The second half started, and it was more of the same. Mueller save, Urukalo save. That is until Basile netted his third of the game, putting Garden City up 7-1. It was Yeboah-Kodie’s turn to get his third. If I’m a parent of a goalie and I saw Yeboah-Kodie’s shot, there would be no way I could watch the game. I’d have to leave the stadium. Joe Scattareggia scored the final goal of the third, making it 9-1.
The fourth quarter started like the first did with a Pappas goal, his second of the game. Christian Byrne and Ryan Connolly added one each for Garden City to bring the score to 12-1. Ned Seaman scored for Loyola next making it 12-2. Jack Downy scored the last time for Garden City, and Chow scored last for Loyola, ending the game 13-3 for Garden City and Loyola 0-3 on the Long Island trip.

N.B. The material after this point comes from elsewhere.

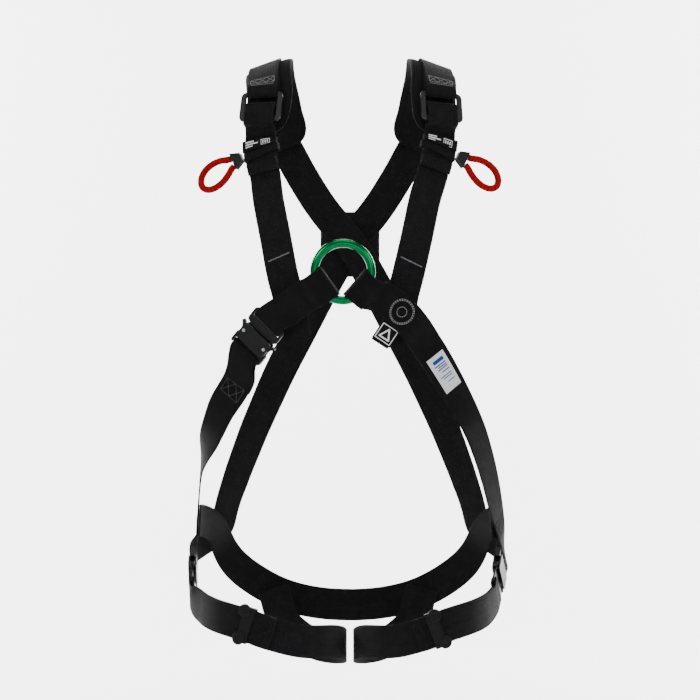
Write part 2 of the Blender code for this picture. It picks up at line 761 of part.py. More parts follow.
def ring_bench(side=0):
    centre = front(RING_X, RING_Z)
    normal = gradient(torso, centre).normalized()
    along = CHEST[side].axes(30)[0] if side else Vector((1, 0, 0))
    return Bench(centre + normal * RING_OFF, along, normal)


RING_FOLD = ((50, -5), (43, -6.3), (36, -7.2), (28, -6.9), (22.4, -5), (19.7, 0), (22.4, 5), (28, 6.9),
             (36, 7.2), (44, 6.6))


def ring_fold(side):
    """Stations of the webbing folded round the ring: its short end under, then over."""
    bench = ring_bench(side)
    across = same_way(bench, CHEST[side].axes(30)[1])
    return [(bench.place(u, 0, n), across) for u, n in RING_FOLD]


def sternal_ring():
    bpy.ops.mesh.primitive_torus_add(
        major_segments=40, minor_segments=12,
        major_radius=(RING_OD / 2 - RING_TUBE) * MM, minor_radius=RING_TUBE * MM,
    )
    made = bpy.context.object
    mesh = made.data
    bpy.data.objects.remove(made)
    ring = keep("sternal_ring", mesh, "green_metal")
    ring.matrix_world = ring_bench().matrix()
    smooth(ring)


def chest_band_right():
    """From the ring, over the front strap, to the chest buckle's tongue and back under itself."""
    path, bench = CHEST[-1], chest_bench()
    s_tongue = path.nearest(front(*CHEST_BUCKLE))
    s_cross = path.nearest(front(*CROSSING[-1]))
    s_bar = s_tongue - TONGUE_DEEP + 1
    lifts = [(54, 16.2), (s_cross, 13.4), (s_bar, path.rise(s_bar, bench, FOLD_N))]
    across = same_way(bench, path.axes(s_tongue - 20)[1])
    u_bar = 1 - TONGUE_DEEP
    docks = [(s_bar, bench.place(u_bar, 0, FOLD_N), across)]
    stations = ring_fold(-1) + ply(path, 54, s_bar, lifts, 7, docks)
    stations += tongue_fold(bench, across)[::-1]
    lifts = [(s_cross - 2, 7.8), (s_bar - 12, 8.4), (s_bar, path.rise(s_bar, bench, -FOLD_N))]
    docks = [(s_bar, bench.place(u_bar, 0, -FOLD_N), across)]
    stations += ply(path, s_bar, s_cross - 2, lifts, 4, docks)
    ribbon("chest_band_right", stations)


def side_strap_right():
    """From the hip up the side to the chest buckle's receiver, round its bar and back under itself."""
    path, bench = CHEST[-1], chest_bench()
    s_roll = path.nearest(front(*CHEST_BUCKLE)) + ROLL_U
    s_near = s_roll + 6
    lifts = [
        (s_near, path.rise(s_near, bench, ROLL_N)), (s_roll + 56, 7), (s_roll + 95, 9),
        (path.length - 80, ON_SEAT), (path.length, ON_SEAT),
    ]
    across = same_way(bench, path.axes(s_roll)[1])
    docks = [(s_near, bench.place(ROLL_U + 6, 0, ROLL_N), across)]
    stations = ply(path, path.length, s_near, lifts, 24, docks)
    stations += receiver_roll(bench, across)
    lifts = [(s_near, path.rise(s_near, bench, -ROLL_N)), (s_roll + 50, 4)]
    docks = [(s_near, bench.place(ROLL_U + 6, 0, -ROLL_N), across)]
    stations += ply(path, s_near, s_roll + 50, lifts, 5, docks)
    ribbon("side_strap_right", stations)


def chest_strap_left():
    """One piece from the ring, over the front strap and down the side to the hip."""
    path = CHEST[1]
    ribbon("chest_strap_left", ring_fold(1) + ply(path, 54, path.length, left_lifts(), 30))


def left_lifts():
    path = CHEST[1]
    s_cross = path.nearest(front(*CROSSING[1]))
    return [
        (54, 14.5), (s_cross, 10.6), (s_cross + 28, 9.6), (s_cross + 62, 4),
        (path.length - 80, ON_SEAT), (path.length, ON_SEAT),
    ]


def labels():
    """The folded tag below the left band, and the maker's label sewn on the left side strap."""
    corner = front(46, -364)
    normal = gradient(torso, corner).normalized()
    down = Vector((-0.55, 0, -0.83))
    bench = Bench(corner + normal * 6.3, down, normal)
    plate("attachment_tag", bench, [rounded(-18, 13, -13.5, 13.5, 1)], -0.8, 0.8, "label")
    path = CHEST[1]
    s = path.nearest(front(120, -412))
    gap = WEB_THICK / 2 + 1.1
    rows = [
        [path.place(s + u, w, height(left_lifts(), s + u) + gap) for w in (-14, 14)]
        for u in range(-26, 27, 4)
    ]
    sheet("maker_label", rows, 0.6, "label")


# ---------------------------------------------------------------- legs and seat

def leg_strap(side):
    """From the seat strap between the legs and round the thigh to the hip buckle, its tail outside."""
    path, bench, word = LEG[side], hip_bench(side), SIDES[side]
    near = path.nearest(flank(side, HIP_Y - TONGUE_DEEP * math.sqrt(0.5), HIP_Z - TONGUE_DEEP * math.sqrt(0.5)))
    inner, outer = path.rise(near, bench, -FOLD_N), path.rise(near, bench, FOLD_N)
    lifts = [(near, inner), (near + 45, SKIN), (path.length - 90, SKIN), (path.length, 6)]
    across = same_way(bench, path.axes(near)[1])
    docks = [(near, bench.place(-TONGUE_DEEP, 0, -FOLD_N), across)]
    stations = ply(path, path.length, near, lifts, 42, docks)
    stations += tongue_fold(bench, across)
    s_tail = leg_spot(side, TAIL_X[side])
    lifts = [(near, outer), (near + 45, SKIN + PLY_STEP + 0.2), (s_tail, SKIN + PLY_STEP + 0.2)]
    docks = [(near, bench.place(-TONGUE_DEEP, 0, FOLD_N), across)]
    stations += ply(path, near, s_tail, lifts, 12, docks)
    ribbon(f"leg_strap_{word}", stations)


TAIL_X = {-1: -99, 1: 87}
LEG_KEEPER_X = {-1: -132, 1: 109}


def leg_spot(side, x):
    path = LEG[side]
    return min(
        (s for p, s in zip(path.points, path.lengths) if p.y < -40),
        key=lambda s: abs(path.spot(s).x - x),
    )


def leg_keeper(side):
    path, word = LEG[side], SIDES[side]
    s = leg_spot(side, LEG_KEEPER_X[side])
    half = WEB_WIDTH / 2 + 1.6
    wrap(f"leg_keeper_{word}", path, s - 7, s + 7, -half, half, 0.3, 9.2, 1.4, "plastic")


SEAT_FRONT = {-1: -18, 1: -50}             # how far forward each end of the seat strap reaches


def seat_half(side):
    rows = ((SEAT_FRONT[side], -611), (8, -611), (38, -614), (64, -626))
    sides = [flank(side, y, z) for y, z in rows]
    return sides + [back(side * x, z) for x, z in ((160, -664), (135, -690), (95, -714), (50, -727))]


def seat_strap():
    """Behind the thighs, its two ends running forward under the side straps, which are sewn to it."""
    path = Path(seat_half(1) + [back(0, -731)] + seat_half(-1)[::-1])
    ribbon("seat_strap", ply(path, 0, path.length, SKIN, 38))


# ---------------------------------------------------------------- dorsal attachment

DORSAL_Z = -240
DORSAL_OFF = 15.5
D_BAR_U, D_BAR_N, D_RADIUS = 26, 8.5, 4.0


def dorsal():
    """A plate over the crossing of the straps, with two lugs that hold the D-ring's bar."""
    up, out = Vector((0, 0, 1)), Vector((0, 1, 0))
    bench = Bench(back(0, DORSAL_Z) + out * DORSAL_OFF, up, out)
    body = plate("dorsal_plate", bench, [rounded(-46, 42, -40, 40, 16, 4)], -1.5, 1.5, "plastic")
    for v in (-18, 18):
        origin = bench.place(0, v)
        cross = Bench(origin, up, bench.v)
        facing = 1 if cross.v.dot(out) > 0 else -1
        block = rounded(D_BAR_U - 7, D_BAR_U + 7, *sorted((0.5 * facing, 15 * facing)), 1.5, 2)
        hole = circle(D_BAR_U, D_BAR_N * facing, D_RADIUS + 0.35, 16)
        join(body, plate(f"dorsal_lug_{v}", cross, [block, hole], -4, 4, "plastic"))
    points = [(D_BAR_U, -24), (D_BAR_U, -8), (D_BAR_U, 8), (D_BAR_U, 24), (D_BAR_U - 3, 30), (D_BAR_U - 9, 33)]
    for k in range(13):
        a = math.radians(180 * k / 12)
        points.append((10 - 30 * math.sin(a), 33 * math.cos(a)))
    points += [(D_BAR_U - 9, -33), (D_BAR_U - 3, -30)]
    tube("dorsal_ring", [bench.place(u, v, D_BAR_N) for u, v in points], D_RADIUS, "steel", closed=True)


# ---------------------------------------------------------------- the harness

for side in (-1, 1):
    shoulder_pad(side)
    shoulder_adjuster(side)
    yoke_strap(side)
    front_strap(side)
    keepers(side)
    parking_loop(side)
    leg_strap(side)
    leg_keeper(side)
    quick_connect(hip_bench(side), f"hip_{SIDES[side]}")
quick_connect(chest_bench(), "chest")
sternal_ring()
chest_band_right()
side_strap_right()
chest_strap_left()
labels()
seat_strap()
dorsal()
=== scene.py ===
"""Looks of the full-body climbing harness: webbing, stitching, pads, labels and metal, in the CAD's frame.

Lengths are in millimetres and turned into metres by MM, as in the CAD source. Each strap follows the same
Path on the wearer's form as its solid does, but is drawn finely, with selvedges, weave and sewing.
"""

import math

import bmesh
import bpy
from mathutils import Matrix, Vector


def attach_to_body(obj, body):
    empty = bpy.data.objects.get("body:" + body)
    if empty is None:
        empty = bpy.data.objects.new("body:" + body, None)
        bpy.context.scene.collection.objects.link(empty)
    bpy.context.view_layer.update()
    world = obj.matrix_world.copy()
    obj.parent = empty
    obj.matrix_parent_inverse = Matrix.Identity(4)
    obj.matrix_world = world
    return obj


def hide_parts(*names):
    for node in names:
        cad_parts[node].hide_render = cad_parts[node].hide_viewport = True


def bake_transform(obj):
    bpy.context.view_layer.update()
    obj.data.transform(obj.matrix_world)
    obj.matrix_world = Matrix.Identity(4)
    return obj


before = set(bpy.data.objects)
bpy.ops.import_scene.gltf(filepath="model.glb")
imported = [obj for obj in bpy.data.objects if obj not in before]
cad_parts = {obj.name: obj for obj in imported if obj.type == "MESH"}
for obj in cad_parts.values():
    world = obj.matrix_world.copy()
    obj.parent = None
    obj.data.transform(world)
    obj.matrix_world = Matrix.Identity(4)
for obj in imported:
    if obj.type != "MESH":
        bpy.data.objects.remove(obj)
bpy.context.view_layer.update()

MM = 0.001

# Webbing
WEB_WIDTH = 43.0
WEB_THICK = 2.0
FOLD_SPACE = 0.5           # air between a bar and the webbing folded round it

# Wearer's form: height, half width, depth to the front, depth to the back
GIRTHS = (
    (-120, 170, 104, 95), (-200, 175, 124, 115), (-280, 174, 130, 112), (-360, 168, 121, 98),
    (-440, 173, 113, 92), (-500, 184, 112, 100), (-560, 192, 113, 114), (-620, 196, 114, 126),
    (-700, 199, 113, 129), (-780, 203, 108, 122),
)
THIGHS = {-1: (102, 94), 1: (96, 88)}     # middle and half width; the wearer stands a little askew
ROUNDNESS = 2.3            # exponent of the form's superellipse sections
ARMPIT_Z = -120            # above this the form closes over the shoulders
SHOULDER_X = 104
SHOULDER_Z = -18
SHOULDER_FALL = 0.36       # how fast the shoulder drops outward

DOCK_REACH = 30.0          # length over which a strap swings into line with its hardware

# Layers, as distances off the form
SKIN = 3.0                 # a strap that lies on the body
PAD_LIFT = 5.0
OVER_PAD = 11.6
ON_SEAT = 5.9              # a side strap sewn on the end of the seat strap

# Sternal ring
RING_OD = 84.0
RING_TUBE = 5.5
RING_X, RING_Z = -9, -285
RING_OFF = 10.0

# Quick-connect buckle, measured along its pull from the tongue's shoulder
TONGUE_DEEP = 23.0
TONGUE_THICK = 2.6
TONGUE_BAR = 9.0
ROLL_U = 33.0              # the receiver's webbing bar
ROLL_R = 2.3
CHEST_OFF = 10.5

# ---------------------------------------------------------------- the wearer's form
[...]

There was no extra quarter this game. I think everyone was ready to get going. I did not name a LaxRecords Player of the Game in this one. But there are some notable standouts I want to acknowledge.
For Garden City, Mueller was very impressive as was the whole defensive line, they make it tough to get in close. Basile plays with an edge that I love to see. If Yeboah-Kodie continues to develop his game, he may be the next big thing in lacrosse. Faceoff man Justin Coppola is a weapon at the dot.
For Loyola, Urukalo, Connor DiTomasso, Jack Burke Mikey Feuer, Kaden Keller all stood out. This team is trailblazers. Maybe not the outcome they’d hoped for, but they went for it. They can only get better from this.
I had a blast. I got to see some of the best high school lacrosse talents in the country. I got to see old friends I haven’t seen in some time. I made some new friends, spent time with my in-laws and my niece and godson. The only downside was the three hours it took to get out of New York!
So, whatever Midwest team is thinking about taking this kind of trip, let me know. I’ll pack a bag.